Sunday afternoons are spent at my Mama’s. There’s nothing better than starting (or ending depending on how you think) the week with a home cooked meal. It’s so comforting and mum’s portions are always on the bigger side, which is always good!
Normally dessert is something she has created that day and a couple of weeks ago this cheesecake was on the menu. I had my camera with me as I took my 36 week update photographs in her garden. So I took full advantage of the fact I had my camera and photographed this beauty. it’s far too delicious not to share.
The blackberries are foraged from the overgrown path near my mum’s house. Every year she’s heads down there and creates something delicious from them. Last year we went together and I made a blackberry ice cream which tasted very similar to this cheesecake.
Usually she will make a crumble or something involving stewing them up which isn’t to my liking at all. I really don’t liked cooked fruit all that much unless it’s pureed down and then allowed to cool like it is in this. The puree makes for such a beautiful purple colour and really tasty too.
After watching the Great British Bake Off last week I was a little horrified, along with the rest of twitter, that they had cheesecakes with a pastry base, No. That’s a tart. Cheesecake has to have a glorious buttery base and gingernuts are my new favourite base of choice.
I find blackberries far too tart to eat fresh so I didn’t top my slice of cheesecake with them but that’s all down to personal preference.
– Serves 6 –
3 tsp powdered gelatine
500g blackberries, plus a few for decorating
100g caster sugar
300g full fat cream cheese
200ml double cream, lightly whipped
– Line the base of a 20cm loose bottomed tin with a circle of parchment paper.
– In a small bowl add 4tbsp of cold water. Sprinkle the gelatine of top and set aside until sponge like.

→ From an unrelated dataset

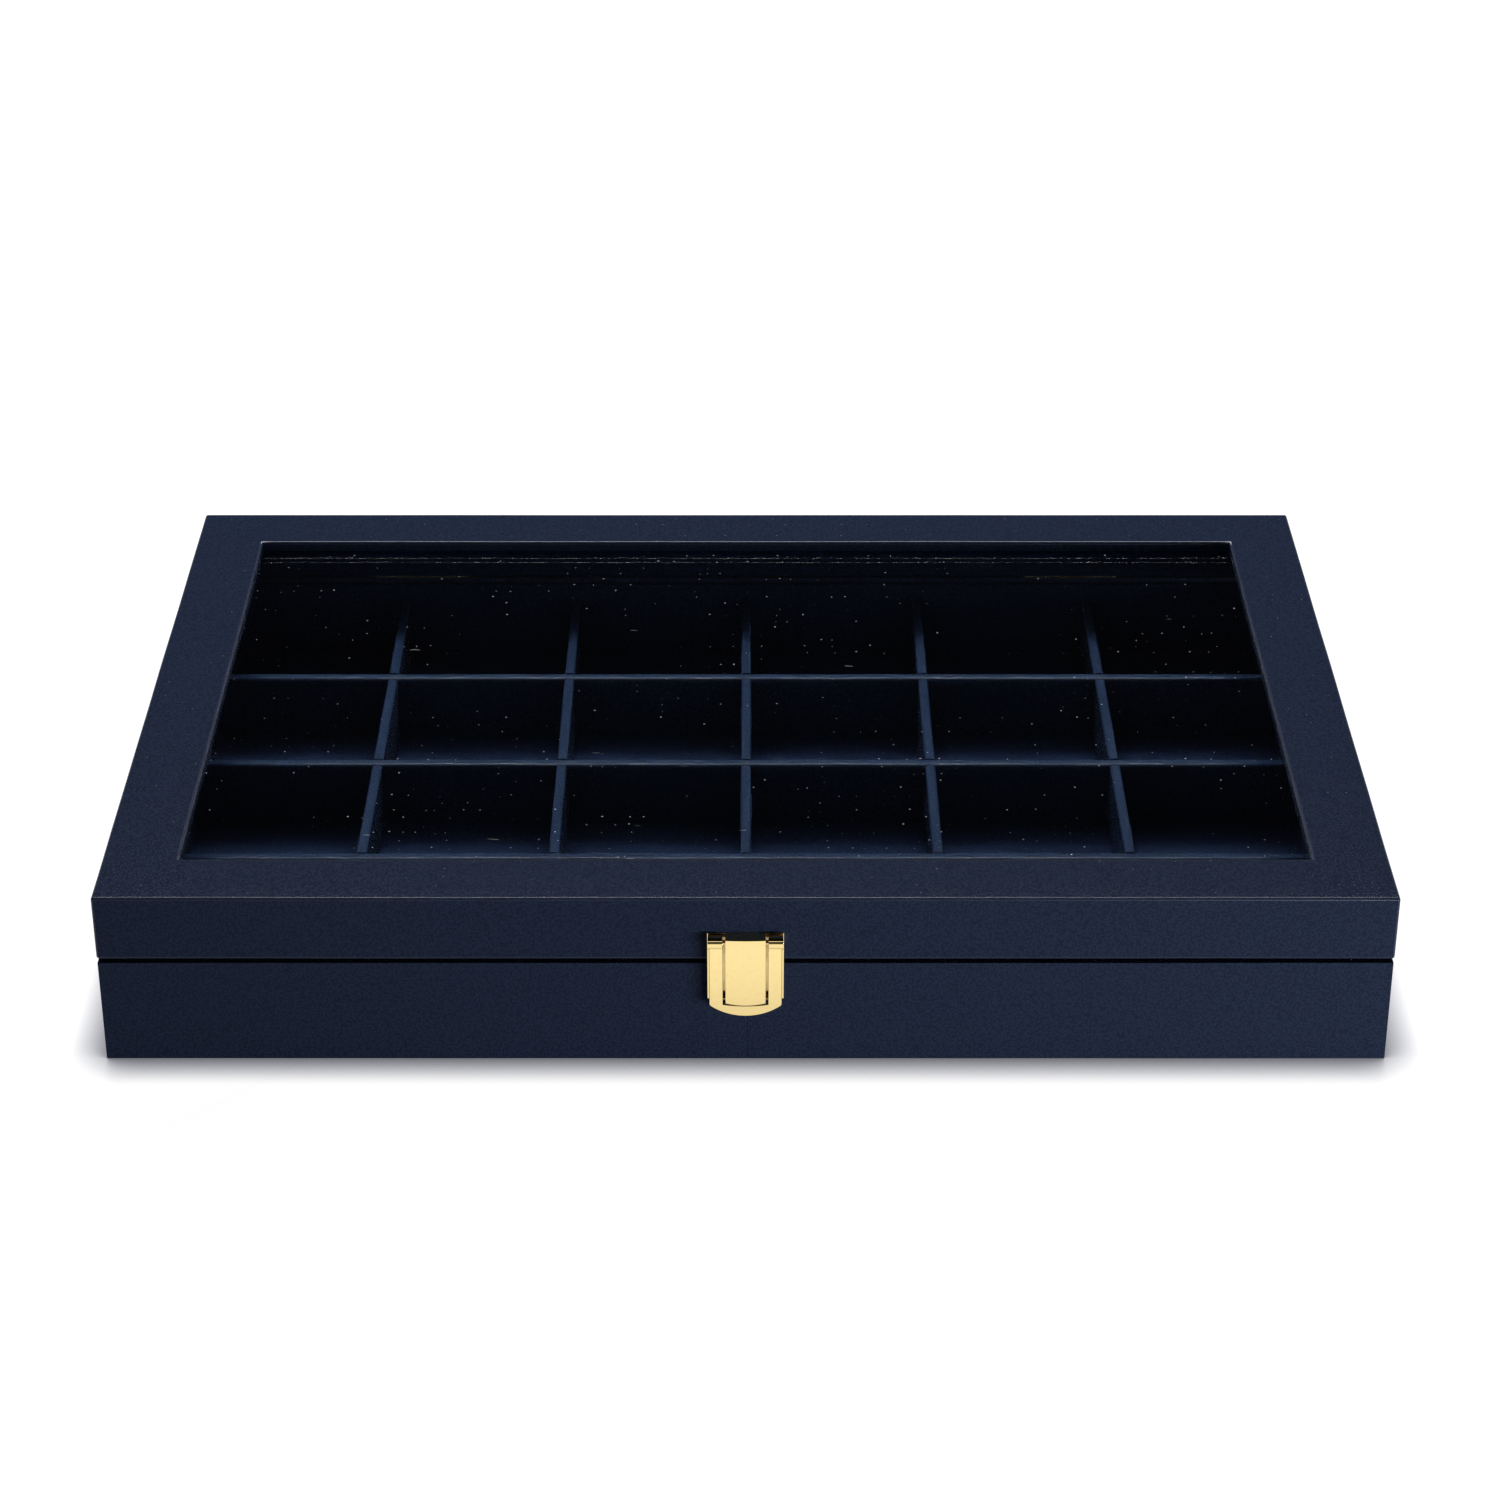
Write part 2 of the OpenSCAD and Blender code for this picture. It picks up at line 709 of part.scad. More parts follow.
module latch_pin() {
    color(gilt) translate([0, latch_y, latch_z]) rod_x(latch_pin_r, ear_w - 2 * pin_end_gap);
}

// Outline of the flap in X and Z, drawn in by inset from its outer edge
module flap_outline(inset) {
    half = flap_w / 2 - inset;
    arc_r = bow_r - inset;
    arc_z = flap_z + bow_r;
    intersection() {
        translate([-half, flap_z]) square([2 * half, flap_len]);
        union() {
            translate([0, arc_z]) circle(arc_r, $fn = 180);
            translate([-half, arc_z - sqrt(arc_r * arc_r - half * half)]) square([2 * half, flap_len]);
        }
    }
}

// Space between the flap's arms, with its slightly round lower end
module slot_outline() {
    slot_z = flap_z + bow_h;
    intersection() {
        translate([-slot_half, slot_z - past]) square([2 * slot_half, flap_len + 2 * past]);
        union() {
            translate([0, slot_z + bow_inner_r]) circle(bow_inner_r, $fn = 240);
            translate([-slot_half, slot_z + bow_inner_r]) square([2 * slot_half, past]);
        }
    }
}

// Swinging flap: a U of sheet with a turned rim, a snap ridge behind the bow and two ears on the pin
module latch_flap() {
    ear_len = ear_w / 2 - slot_half;
    color(gilt) difference() {
        union() {
            pressed(flap_y + sheet_t, sheet_t) difference() {
                flap_outline(0);
                slot_outline();
            }
            pressed(flap_back_y, flap_depth) difference() {
                flap_outline(0);
                flap_outline(rim_t);
            }
            span([-slot_half, flap_y, flap_z + bow_h - ridge_drop - ridge_h],
                [slot_half, flap_back_y, flap_z + bow_h - ridge_drop]);
            for (side = [-1, 1]) translate([side * (slot_half + ear_len / 2), latch_y, latch_z]) {
                rod_x(ear_r, ear_len);
                span([-ear_len / 2, -heel_front, 0], [ear_len / 2, heel_back, ear_r + heel_up]);
            }
        }
        translate([0, latch_y, latch_z]) rod_x(latch_pin_r + pin_play, ear_w + 2 * past);
    }
}

base_wrap();
base_front_board();
base_back_board();
base_left_board();
base_right_board();
base_bottom_board();
underside_felt();
floor_pad();
base_front_lining();
base_back_lining();
base_left_lining();
base_right_lining();
front_long_divider();
middle_long_divider();
back_long_divider();
short_divider_1();
short_divider_2();
short_divider_3();
short_divider_4();
short_divider_5();
left_hinge_base_leaf();
right_hinge_base_leaf();
left_hinge_pin();
right_hinge_pin();
base_hinge_screws();
latch_keeper();
keeper_nails();
lid_wrap();
lid_front_board();
lid_back_board();
lid_left_board();
lid_right_board();
lid_front_rail();
lid_back_rail();
lid_left_rail();
lid_right_rail();
glass_pane();
lid_front_lining();
lid_back_lining();
lid_left_lining();
lid_right_lining();
left_hinge_lid_leaf();
right_hinge_lid_leaf();
lid_hinge_screws();
latch_plate();
latch_pin();
latch_plate_nails();
latch_flap();
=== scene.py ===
# %% [markdown]
# # A glass-lidded display box, dressed in Blender
# The box is a shallow tray with a grid of dividers, under a hinged lid that holds a pane of glass. Boards
# give it its shape, and nearly all that shows is one thin skin of navy leatherette glued over them.
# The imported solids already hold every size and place. This lesson loads them as a fixed frame, and then
# makes what a ruler can't give: soft covers, pressed metal, and finishes built from nodes.

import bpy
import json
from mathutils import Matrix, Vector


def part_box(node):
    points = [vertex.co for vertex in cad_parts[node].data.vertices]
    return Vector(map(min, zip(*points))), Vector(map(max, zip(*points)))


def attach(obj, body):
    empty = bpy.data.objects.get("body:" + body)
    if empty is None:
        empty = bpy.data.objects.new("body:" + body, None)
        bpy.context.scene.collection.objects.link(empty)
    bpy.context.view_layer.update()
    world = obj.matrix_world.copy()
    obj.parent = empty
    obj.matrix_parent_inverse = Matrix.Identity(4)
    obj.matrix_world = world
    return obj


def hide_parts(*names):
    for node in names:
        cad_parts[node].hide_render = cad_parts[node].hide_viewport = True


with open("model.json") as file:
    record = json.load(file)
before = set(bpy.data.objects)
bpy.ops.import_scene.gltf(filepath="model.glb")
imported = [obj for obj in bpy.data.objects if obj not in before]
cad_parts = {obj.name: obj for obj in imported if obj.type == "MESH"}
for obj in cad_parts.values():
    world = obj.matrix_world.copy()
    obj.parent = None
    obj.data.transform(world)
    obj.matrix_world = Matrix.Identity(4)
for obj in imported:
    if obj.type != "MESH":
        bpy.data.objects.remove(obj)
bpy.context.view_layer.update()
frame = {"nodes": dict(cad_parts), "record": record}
print("solids:", len(frame["nodes"]))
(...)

– Crush the gingernuts into a fine sand. Melt the butter over a low heat and add the butter to the crushed gingernuts.
– Spoon the gingernut mixture into tin and press down with a back of a spoon, place in the fridge for 30 minutes to set.
– Place the blackberries in a saucepan, leaving some aside for decoration, with half the sugar, heat over a low heat and stir gently until softened.
– Press the blackberries through a sieve to remove the seeds and set aside to cool
– Heat a pan of hot water and sit the bowl of gelatine inside until it has dissolved, do not be tempted to stir. Once dissolved stir the gelatine into the blackberry puree.
– In a separate bowl add the the cream cheese and remaining sugar beat together until combined. Add the blackberry puree and fold in the whipped cream. mix until you have a smooth consistency.
– Pour the into the tin on top of the biscuit base and level off with a palette knife.
– Chill for at least 2-3 hours although it could take longer. So make well enough in advance to allow for this.
– Serve with a few blackberries on top and a dusting of icing sugar.